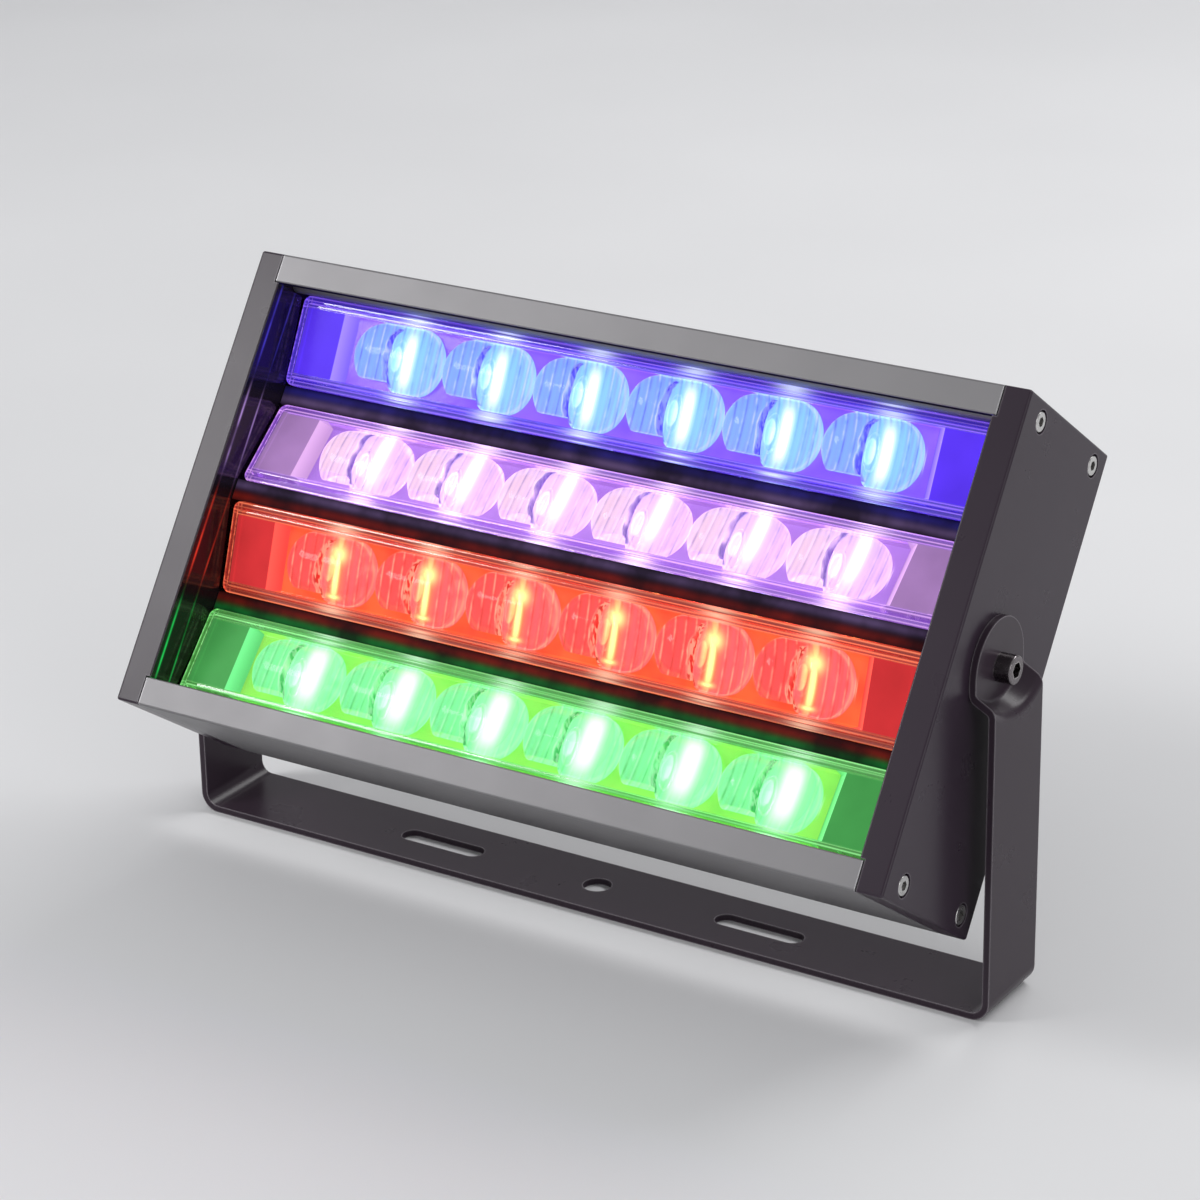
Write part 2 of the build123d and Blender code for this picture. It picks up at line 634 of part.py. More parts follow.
def board_screws():
    one = Rot(90, 0, 0) * screw(M3_HEAD_R, M3_HEAD_H, M3_R, BOARD_SCREW_L, M3_KEY, M3_ROUND)
    spots = [(x, v) for x in (-BOARD_SCREW_X, BOARD_SCREW_X) for v in (-1, 1)]
    return group([Pos(x, -BOARD_TOP, v * BOARD_SCREW_V) * one for x, v in spots])


# Gear inside the housing.


def tray_screw_spots():
    """Where the M3 screws through the tray stand: (x, a) of driver, control and terminals."""
    driver = [(x, a) for x in DRIVER_SCREW_X for a in (-1, 1)]
    control = [(x, a) for x in CONTROL_SCREW_X for a in (-1, 1)]
    terminal = [(sum(TERMINAL_X) / 2, a) for a in (-1, 1)]
    return {
        "driver": [(x, a * DRIVER_SCREW_A) for x, a in driver],
        "control": [(x, a * CONTROL_SCREW_A) for x, a in control],
        "terminal": [(x, a * TERMINAL_SCREW_A) for x, a in terminal],
    }


def tray_screws(which, under_head):
    """M3 screws down into the tray, each reaching the same depth under it."""
    length = under_head - TRAY_B + TRAY_SCREW_PROUD
    one = Rot(90, 0, 0) * screw(M3_HEAD_R, M3_HEAD_H, M3_R, length, M3_KEY, M3_ROUND)
    return group([Pos(x, -under_head, a) * one for x, a in tray_screw_spots()[which]])


def gear_tray():
    half_a = HALF_A - WALL - HOLE_GAP
    solid = block(-TRAY_HALF, TRAY_HALF, -half_a, half_a, TRAY_B, TRAY_TOP)
    for x in (GLAND_X, VENT_X):
        solid -= rod_b(x, 0, TRAY_B - OVER, TRAY_TOP + OVER, TRAY_HOLE_R)
    for spots in tray_screw_spots().values():
        for x, a in spots:
            solid -= rod_b(x, a, TRAY_B - OVER, TRAY_TOP + OVER, M3_R + FIT)
    return solid


def driver():
    """Potted case with a foot at each end."""
    x0, x1 = DRIVER_X
    case = block(x0, x1, -DRIVER_H / 2, DRIVER_H / 2, TRAY_TOP, TRAY_TOP + DRIVER_T)
    case = fillet(case.edges().filter_by(Axis.X), DRIVER_R)
    feet = block(x0 - FOOT_L, x1 + FOOT_L, -DRIVER_H / 2, DRIVER_H / 2, TRAY_TOP, TRAY_TOP + FOOT_T)
    solid = case + feet
    for x, a in tray_screw_spots()["driver"]:
        solid -= rod_b(x, a, TRAY_B, TRAY_TOP + FOOT_T + OVER, M3_R + HOLE_GAP)
    return solid


def control_board():
    """Circuit board with its chips, a coil, two capacitors and the bars' connectors."""
    x0, x1 = CONTROL_X
    top = CONTROL_TOP
    solid = block(x0, x1, -CONTROL_H / 2, CONTROL_H / 2, CONTROL_B, top)
    for x, a in tray_screw_spots()["control"]:
        solid -= rod_b(x, a, CONTROL_B - OVER, top + OVER, M3_R + HOLE_GAP)
    length, height, rise = CONNECTOR
    for a in CONNECTOR_A:
        solid += block(x0, x0 + length, a - height / 2, a + height / 2, top, top + rise)
    solid += block(x1 - PLUG[0], x1, -PLUG[1] / 2, PLUG[1] / 2, top, top + rise)
    for start, a, length, height, rise in CHIPS:
        x = x0 + start
        solid += block(x, x + length, a - height / 2, a + height / 2, top, top + rise)
    for a in CAN_A:
        solid += rod_b(x0 + CAN_X, a, top, top + CAN_T, CAN_R)
    return solid


def control_spacers():
    one = rod_b(0, 0, TRAY_TOP, CONTROL_B, SPACER_R)
    one -= rod_b(0, 0, TRAY_TOP - OVER, CONTROL_B + OVER, M3_R + FIT)
    return group([Pos(x, 0, a) * one for x, a in tray_screw_spots()["control"]])


def terminal_block():
    """Three-way screw terminal on a foot at each end."""
    x0, x1 = TERMINAL_X
    middle = (x0 + x1) / 2
    top = TRAY_TOP + TERMINAL_T
    half = TERMINAL_H / 2
    body = half - TERMINAL_FOOT
    solid = block(x0, x1, -body, body, TRAY_TOP, top)
    solid += block(x0, x1, -half, half, TRAY_TOP, TRAY_TOP + TERMINAL_FOOT_T)
    for i in (-1, 0, 1):
        a = i * TERMINAL_PITCH
        solid -= rod_b(middle, a, top - TERMINAL_WELL, top + OVER, TERMINAL_WELL_R)
        solid -= rod_x(middle, x1 + OVER, a, TRAY_TOP + TERMINAL_FOOT_T, TERMINAL_WAY_R)
    for x, a in tray_screw_spots()["terminal"]:
        solid -= rod_b(x, a, TRAY_TOP - OVER, top, M3_R + HOLE_GAP)
    return solid


def wire(points):
    """Round wire with bent corners through (x, a, b) points."""
    path = FilletPolyline([(x, -b, a) for x, a, b in points], radius=WIRE_BEND)
    return sweep(Plane(origin=path @ 0, z_dir=path % 0) * Circle(WIRE_R), path=path)


def wiring():
    """Two leads from each bar to the control board, and the driver's short leads."""
    wires = []
    low_b = CONTROL_TOP + CONNECTOR[2] / 2
    for (a, tilt), plug_a in zip(BARS.values(), reversed(CONNECTOR_A)):
        for v in (-WIRE_GAP / 2, WIRE_GAP / 2):
            board = bar_point(a, tilt, v, BOARD_TOP + WIRE_R)
            below = bar_point(a, tilt, v, BED_W - WEB_T - WIRE_DROP)
            points = [(LEAD_START - BOARD_L / 2, *board), (LEAD_X, *board)]
            points += [(LEAD_X, *below), (LEAD_X + WIRE_TURN, below[0], low_b)]
            points += [(LEAD_X + WIRE_RUN, plug_a + v, low_b), (CONTROL_X[0], plug_a + v, low_b)]
            wires.append(wire(points))
    for s in (-1, 1):
        control_a, supply_a = s * SUPPLY_GAP / 2, s * SUPPLY_GAP * 3 / 4
        wires.append(rod_x(CONTROL_X[1], DRIVER_X[0], control_a, low_b, WIRE_R))
        low = TRAY_TOP + TERMINAL_FOOT_T + WIRE_R
        wires.append(rod_x(DRIVER_X[1], TERMINAL_X[0], supply_a, low, WIRE_R))
    return group(wires)


# Cable gland and vent plug, on the rear wall.


def gland_gasket():
    bore = rod_b(GLAND_X, 0, GLAND_FACE - OVER, REAR_OUT + OVER, GLAND_R + FIT)
    return rod_b(GLAND_X, 0, GLAND_FACE, REAR_OUT, GLAND_SEAL_R) - bore


def gland_body():
    b0 = GLAND_FACE - GLAND_FLANGE_T
    end = b0 - GLAND_NECK
    solid = hex_b(GLAND_X, 0, b0, GLAND_FACE, GLAND_AF)
    solid += rod_b(GLAND_X, 0, GLAND_FACE, GLAND_FACE + GLAND_INSIDE, GLAND_R)
    solid += rod_b(GLAND_X, 0, end, b0, GLAND_R)
    solid -= rod_b(GLAND_X, 0, end - OVER, GLAND_FACE + GLAND_INSIDE + OVER, GLAND_BORE_R)
    return solid - rod_b(GLAND_X, 0, end - OVER, b0, SEAL_R + FIT)


def gland_locknut():
    bore = rod_b(GLAND_X, 0, REAR_IN - OVER, REAR_IN + GLAND_NUT_T + OVER, GLAND_R + FIT)
    return hex_b(GLAND_X, 0, REAR_IN, REAR_IN + GLAND_NUT_T, GLAND_AF) - bore


def gland_seal():
    b1 = GLAND_FACE - GLAND_FLANGE_T
    bore = rod_b(GLAND_X, 0, b1 - GLAND_NECK - OVER, b1 + OVER, SEAL_BORE_R)
    return rod_b(GLAND_X, 0, b1 - GLAND_NECK, b1, SEAL_R) - bore


def gland_dome_nut():
    """Cap nut over the neck, rounded at its mouth."""
    b1 = GLAND_FACE - GLAND_FLANGE_T
    b0 = b1 - DOME_L
    solid = hex_b(GLAND_X, 0, b0 + DOME_NOSE, b1, DOME_AF)
    solid += rod_b(GLAND_X, 0, b0, b1, DOME_AF / 2 - DOME_STEP)
    mouth = solid.edges().filter_by(GeomType.CIRCLE).sort_by(Axis.Y)[-1]
    solid = fillet(mouth, DOME_ROUND)
    solid -= rod_b(GLAND_X, 0, b0 - OVER, b1 + OVER, GLAND_BORE_R)
    return solid - rod_b(GLAND_X, 0, b1 - GLAND_NECK, b1 + OVER, GLAND_R + FIT)


def vent_plug():
    face = REAR_OUT - VENT_FLANGE_T
    solid = rod_b(VENT_X, 0, face, REAR_OUT, VENT_FLANGE_R)
    solid = fillet(solid.edges().filter_by(GeomType.CIRCLE).sort_by(Axis.Y)[-1], VENT_ROUND)
    return solid + rod_b(VENT_X, 0, REAR_OUT, REAR_IN + VENT_NUT_T + OVER, VENT_R)


def vent_nut():
    bore = rod_b(VENT_X, 0, REAR_IN - OVER, REAR_IN + VENT_NUT_T + OVER, VENT_R + FIT)
    return hex_b(VENT_X, 0, REAR_IN, REAR_IN + VENT_NUT_T, VENT_NUT_AF) - bore


# Every piece is written where it sits in the lamp.

parts = {"bracket": bracket()}
for name, build in (
    ("housing", housing),
    ("gear_tray", gear_tray),
    ("driver", driver),
    ("control_board", control_board),
    ("control_spacers", control_spacers),
    ("terminal_block", terminal_block),
    ("wiring", wiring),
    ("gland_gasket", gland_gasket),
    ("gland_body", gland_body),
    ("gland_locknut", gland_locknut),
    ("gland_seal", gland_seal),
    ("gland_dome_nut", gland_dome_nut),
    ("vent_plug", vent_plug),
    ("vent_nut", vent_nut),
):
    parts[name] = HEAD * build()
for name, build in (
    ("end_cap", end_cap),
    ("cap_gasket", gasket),
    ("cap_screws", cap_screws),
    ("pivot_bolt", pivot_bolt),
    ("friction_washer", friction_washer),
    ("pivot_insert", pivot_insert),
):
    for side, shape in left_right(build).items():
        parts[f"{side}_{name}"] = HEAD * shape
parts["driver_screws"] = HEAD * tray_screws("driver", TRAY_TOP + FOOT_T)
parts["control_screws"] = HEAD * tray_screws("control", CONTROL_TOP)
parts["terminal_screws"] = HEAD * tray_screws("terminal", TRAY_TOP + TERMINAL_FOOT_T)
for name, build in (
    ("lens_plate", lens_plate),
    ("bar_gasket", bar_gasket),
    ("led_board", led_board),
    ("leds", leds),
    ("board_screws", board_screws),
):
    shape = build()
    for colour, place in BARS.items():
        parts[f"{colour}_{name}"] = HEAD * bar_place(*place) * shape
for name, shape in parts.items():
    export_step(shape, f"parts/{name}.step")
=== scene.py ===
import json
import math

import bmesh
import bpy
from mathutils import Matrix, Vector


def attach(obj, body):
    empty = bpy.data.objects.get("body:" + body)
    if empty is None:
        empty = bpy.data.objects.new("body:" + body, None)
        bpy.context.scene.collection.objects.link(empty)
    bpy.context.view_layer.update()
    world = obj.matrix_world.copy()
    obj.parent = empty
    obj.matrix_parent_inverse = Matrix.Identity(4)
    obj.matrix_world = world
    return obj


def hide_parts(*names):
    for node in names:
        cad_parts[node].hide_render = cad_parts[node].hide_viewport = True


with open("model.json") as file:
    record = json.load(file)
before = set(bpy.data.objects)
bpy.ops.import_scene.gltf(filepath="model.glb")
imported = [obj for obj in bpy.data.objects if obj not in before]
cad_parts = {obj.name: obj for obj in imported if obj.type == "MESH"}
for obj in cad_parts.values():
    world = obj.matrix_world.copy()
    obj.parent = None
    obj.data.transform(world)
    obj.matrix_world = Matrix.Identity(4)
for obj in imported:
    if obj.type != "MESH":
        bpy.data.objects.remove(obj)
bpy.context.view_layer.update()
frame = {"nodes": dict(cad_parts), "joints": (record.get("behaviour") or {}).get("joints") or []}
scene = bpy.context.scene
nodes = frame["nodes"]

# The tilting head's own frame, from the record: a up its face, b out of it, from the pivot.
PIVOT = Vector(frame["joints"][0]["pos_m"])
TILT = math.radians(34.8)
HEAD = Matrix.Translation(PIVOT) @ Matrix.Rotation(-TILT, 4, "X")

# Front opening in that frame: half its length, half its height, its front and how far back
# its black lining goes. Its end walls start at WALL_X.
OPENING = (0.1456, 0.0751, 0.0303, -0.015)
WALL_X = 0.1430

# Bars: each one's middle on a, and its tilt about its long axis in degrees. All of them
# lie at BAR_B on b.
BARS = {
    "blue": (0.05931, 8.0),
    "white": (0.02011, -16.5),
    "red": (-0.02011, 16.5),
    "green": (-0.05931, -8.0),
}
BAR_B = 0.0127

# Lens plates, in a bar's own frame: x along it, v across it, w out of it from its flange.
# Sunk floor, underside, half length of the recess, inner edge of the rim, row of lenses.
FLOOR_W = -0.0030
UNDER_W = -0.0060
RECESS_X = 0.1180
RIM_V = 0.0120
RIM_X = 0.1375
LENS_PITCH = 0.0385
LENS_X = [(i - 2.5) * LENS_PITCH for i in range(6)]
ROW_X = LENS_PITCH * len(LENS_X) / 2

# Each lens: how far its round ends lie from its middle, their radius, and its reach on v.
LOBE_X = 0.0082
LOBE_R = 0.0104
LOBE_V = 0.0121
# Its left half is cut flat at CUT_V. Its slit has this half width at the top of the lens
# and this foot above the floor.
CUT_V = -0.0087
SLIT_HALF = 0.0012
SLIT_FOOT = 0.0050
# Half axes of the hollow over its LED.
HOLLOW = (0.0031, 0.0036, 0.0046)

# Section of a plate as rounded rectangles, from its skirt over its rim to its sunk floor, in
# millimetres: length, height, corner radius and w.
SECTION = (
    (279.6, 29.0, 1.0, -6.0),
    (279.6, 29.0, 1.0, -7.6),
    (284.0, 33.4, 3.0, -7.6),
    (284.0, 33.4, 3.0, -0.5),
    (283.7, 33.1, 2.85, -0.15),
    (283.0, 32.4, 2.5, 0.0),
    (279.1, 29.1, 2.5, 0.0),
    (278.8, 28.8, 2.35, -0.4),
    (278.1, 28.5, 2.2, -0.4),
    (277.9, 28.3, 2.1, 1.5),
    (277.6, 28.0, 1.95, 1.85),
    (277.0, 27.4, 1.65, 2.0),
    (272.8, 25.2, 0.9, 2.0),
    (272.2, 24.6, 0.6, 1.5),
    (243.6, 24.2, 0.5, 1.5),
    (236.2, 24.0, 0.4, -3.0),
)


def bar_matrix(name):
    """From a bar's own frame (x along it, y into the lamp, z across it) to the part's."""
    a, tilt = BARS[name]
    place = Matrix.Translation((0, -BAR_B, a)) @ Matrix.Rotation(math.radians(tilt), 4, "X")
    return HEAD @ place


# Shapes: the lens plates, finer than their CAD solids.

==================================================

Reproduce verbatim only the segment of the listing bounded by the line containing "for colour, place" and the line containing "cad_parts[node].hide_render = cad_parts[node].hide_viewport", with both boundary lines included.

RESULT BELOW –
    for colour, place in BARS.items():
        parts[f"{colour}_{name}"] = HEAD * bar_place(*place) * shape
for name, shape in parts.items():
    export_step(shape, f"parts/{name}.step")
=== scene.py ===
import json
import math

import bmesh
import bpy
from mathutils import Matrix, Vector


def attach(obj, body):
    empty = bpy.data.objects.get("body:" + body)
    if empty is None:
        empty = bpy.data.objects.new("body:" + body, None)
        bpy.context.scene.collection.objects.link(empty)
    bpy.context.view_layer.update()
    world = obj.matrix_world.copy()
    obj.parent = empty
    obj.matrix_parent_inverse = Matrix.Identity(4)
    obj.matrix_world = world
    return obj


def hide_parts(*names):
    for node in names:
        cad_parts[node].hide_render = cad_parts[node].hide_viewport = True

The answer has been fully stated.